Несомненно, что именно эта стратегия патриарха стала во время войны поводом для ареста и обвинения Паламы в ереси648. По той же причине продолжилась и деятельность Акиндина, направленная против Паламы и его последователей; несмотря на осуждение 1341 года, Акиндину приказали ее не прекращать. Но в итоге все эти шаги оказались ошибочными. Вскоре патриарх лишился былого могущества – особенно после того, как армии Кантакузина начали медленно продвигаться к столице. В запоздалой попытке примирить воюющие стороны и по возможности спасти положение Анна Савойская освободила Григория Паламу из–под стражи. Это случилось уже после низложения патриарха (поводом для чего стали канонические нарушения при рукоположении Акиндина во священника); патриархом был избран монах–исихаст Исидор (на синоде в феврале 1347 года)649. К тому времени Кантакузин вошел в столицу и стал старшим соправителем Иоанна Палеолога. Затяжная гражданская война наконец завершилась. Утверждение августовского 1341 года и февральского 1347 года соборных решений проходило в столь же торжественной обстановке, как и поставление многочисленных кандидатов на епископство из числа исихастов. Сам Григорий Палама был избран митрополитом Солунским. Следует отметить, что и в Томосе февральского синода, появившемся в том же году, ответственность за гражданскую войну возложена на патриарха650.

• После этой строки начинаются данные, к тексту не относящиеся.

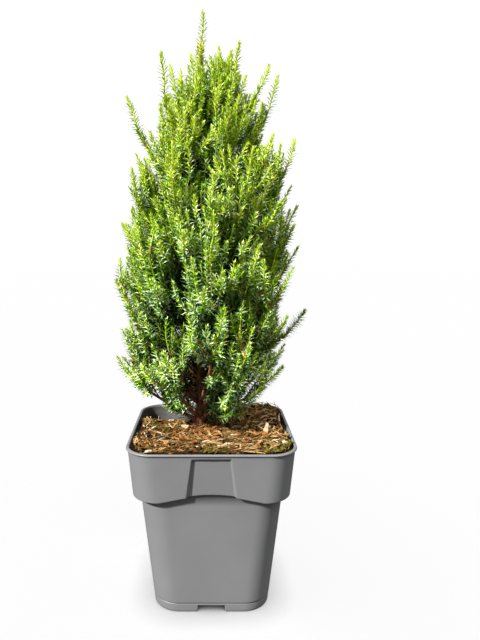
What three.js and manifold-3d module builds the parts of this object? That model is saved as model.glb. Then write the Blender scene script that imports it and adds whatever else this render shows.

Однако и на сей раз победа Паламы не была окончательной. Прежде всего, настроенные против аристократии зилоты, выступавшие против богатых землевладельцев, а значит, и против Кантакузина, еще сохраняли контроль над Фессалониками. Палама смог занять свою кафедру и приступить к исполнению обязанностей епископа Солунского только после 1350 года, когда эти революционеры (которые не были ни антиисихастами, ни антипаламитами) потерпели окончательное поражение. Однако новые проблемы возникли и в столице, где появилась еще одна антипаламитская партия. Хотя эти диссиденты уже не представляли серьезной силы, будучи всего лишь группой интеллектуалов–гуманистов под предводительством философа Никифора Григоры651 и нескольких епископов, было решено провести новый собор. Последний паламитский собор был созван 28 мая 1351 года во Влахернском дворце. Правительство Кантакузина пригласило присутствовать и открыто защитить свои позиции все партии. В прениях участвовали и Григора, и Палама. Инакомыслящим не удалось убедить в своей правоте никого, кроме самих себя, однако новое детальное догматическое определение появилось лишь 15 августа652. В нем содержалось официальное отлучение от церкви не только Варлаама и Акиндина, но и всех их последователей. Однако низложенный и опозоренный бывший патриарх в нем даже не упоминался, хотя под постановлением 1341 года с осуждением первоначальных противников Паламы стоит его подпись. Как мы уже убедились, оппозиция со стороны патриарха имела чисто политическую подоплеку. Хотя и в последующие десятилетия некоторыми византийскими приверженцами томизма спорадически высказывались иные мнения, после 1351 года антипаламисты в целом были изолированы. Оппозиция Паламе всегда представляла собой небольшую замкнутую группу. В 1341 году, при неблагоприятной для нее нестабильной политической ситуации, она вряд ли решилась бы выйти из тени. Только так можно объяснить полемику Акиндина.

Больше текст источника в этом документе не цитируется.